Object data in JSON

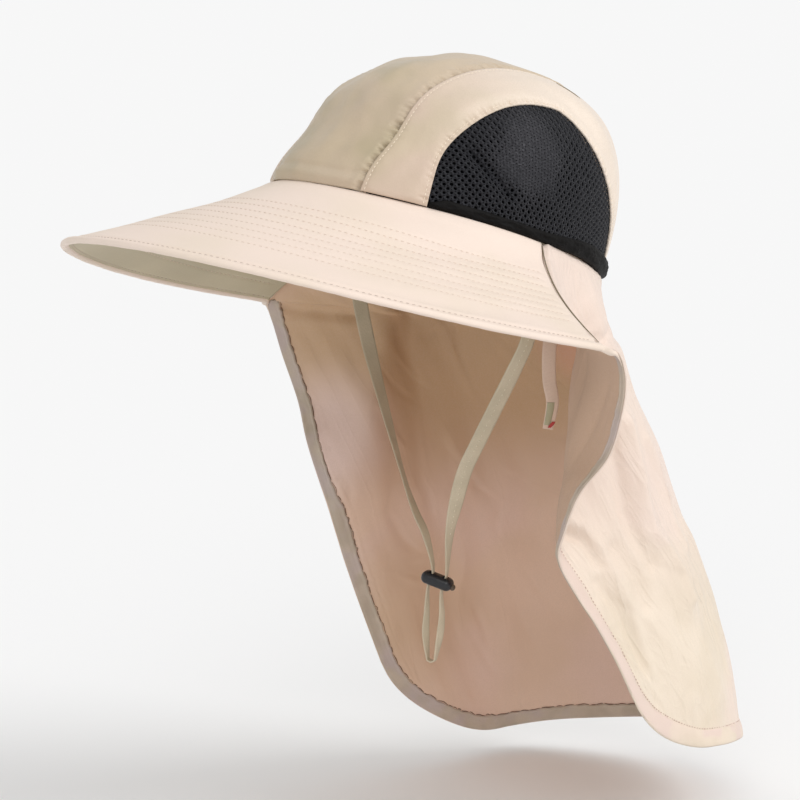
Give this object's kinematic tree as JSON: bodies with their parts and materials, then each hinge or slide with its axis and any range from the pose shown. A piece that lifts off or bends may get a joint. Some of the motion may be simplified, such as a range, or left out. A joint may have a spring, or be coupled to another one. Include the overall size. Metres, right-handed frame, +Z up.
{
  "type": "sun hat",
  "caption": "Soft sun hat with a wide stitched brim over the front and sides, arched mesh side windows, a long draped neck flap and a hanging chin strap with a toggle.",
  "frame": {"origin": "centre of the head opening, in the plane where the crown meets the brim, where the head holds the hat", "axes": "+Z up against gravity, -Y towards the front of the hat, +X to the wearer's left; the opening's plane is tipped back by 18.4 degrees, front up"},
  "size_m": [0.3054, 0.4241, 0.4295],
  "materials": {
    "cloth": "sand-coloured smooth woven nylon with a soft sheen",
    "cloth_side": "sand-coloured smooth woven nylon with a soft sheen",
    "mesh_black": "black spacer mesh with round holes",
    "band_black": "black folded cloth",
    "tape": "flat woven tape, darker sand",
    "plastic": "black, satin"
  },
  "bodies": {
    "root": {"crown_centre_panel": "cloth", "crown_side_left": "cloth_side", "crown_side_right": "cloth_side", "mesh_window_left": "mesh_black", "mesh_window_right": "mesh_black", "mesh_band_left": "band_black", "mesh_band_right": "band_black", "brim": "cloth", "brim_binding": "cloth", "neck_flap": "cloth", "chin_strap": "tape", "toggle": "plastic", "rear_tail": "tape"}
  },
  "joints": []
}
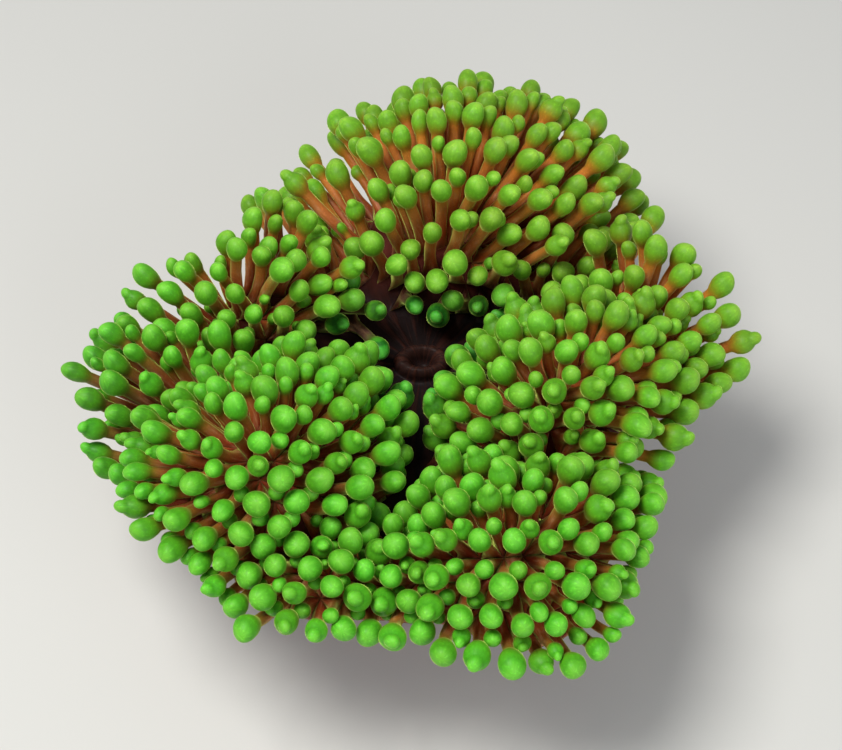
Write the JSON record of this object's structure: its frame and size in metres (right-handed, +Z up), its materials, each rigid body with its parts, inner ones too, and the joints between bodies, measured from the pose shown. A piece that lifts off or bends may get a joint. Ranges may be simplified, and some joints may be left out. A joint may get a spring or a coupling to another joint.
{
  "type": "sea anemone",
  "caption": "Still life-size bubble-tip sea anemone: a round foot and waisted column under a folded disc crowded with green, bulb-ended tentacles.",
  "frame": {"origin": "middle of the foot's flat underside, at floor level", "axes": "+Z up; the view of the picture looks down from the -Y side, with +X to its right"},
  "size_m": [0.2829, 0.2867, 0.1578],
  "materials": {
    "column_skin": "wet, soft sheen",
    "disc_skin": "wet, soft sheen",
    "mouth_skin": "wet, soft sheen",
    "tentacle_skin": "wet, soft sheen"
  },
  "bodies": {
    "root": {"foot": "column_skin", "column": "column_skin", "mouth": "mouth_skin", "oral_disc": "disc_skin", "crown_back": "tentacle_skin", "crown_back_left": "tentacle_skin", "crown_left": "tentacle_skin", "crown_front_left": "tentacle_skin", "crown_front": "tentacle_skin", "crown_front_right": "tentacle_skin", "crown_right": "tentacle_skin", "crown_back_right": "tentacle_skin"}
  },
  "joints": []
}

WHAT IS EXPECTED
Extract, exactly as they appear, the lines from the one containing "Write the JSON" through the final line.

FINAL RESULT
Write the JSON record of this object's structure: its frame and size in metres (right-handed, +Z up), its materials, each rigid body with its parts, inner ones too, and the joints between bodies, measured from the pose shown. A piece that lifts off or bends may get a joint. Ranges may be simplified, and some joints may be left out. A joint may get a spring or a coupling to another joint.
{
  "type": "sea anemone",
  "caption": "Still life-size bubble-tip sea anemone: a round foot and waisted column under a folded disc crowded with green, bulb-ended tentacles.",
  "frame": {"origin": "middle of the foot's flat underside, at floor level", "axes": "+Z up; the view of the picture looks down from the -Y side, with +X to its right"},
  "size_m": [0.2829, 0.2867, 0.1578],
  "materials": {
    "column_skin": "wet, soft sheen",
    "disc_skin": "wet, soft sheen",
    "mouth_skin": "wet, soft sheen",
    "tentacle_skin": "wet, soft sheen"
  },
  "bodies": {
    "root": {"foot": "column_skin", "column": "column_skin", "mouth": "mouth_skin", "oral_disc": "disc_skin", "crown_back": "tentacle_skin", "crown_back_left": "tentacle_skin", "crown_left": "tentacle_skin", "crown_front_left": "tentacle_skin", "crown_front": "tentacle_skin", "crown_front_right": "tentacle_skin", "crown_right": "tentacle_skin", "crown_back_right": "tentacle_skin"}
  },
  "joints": []
}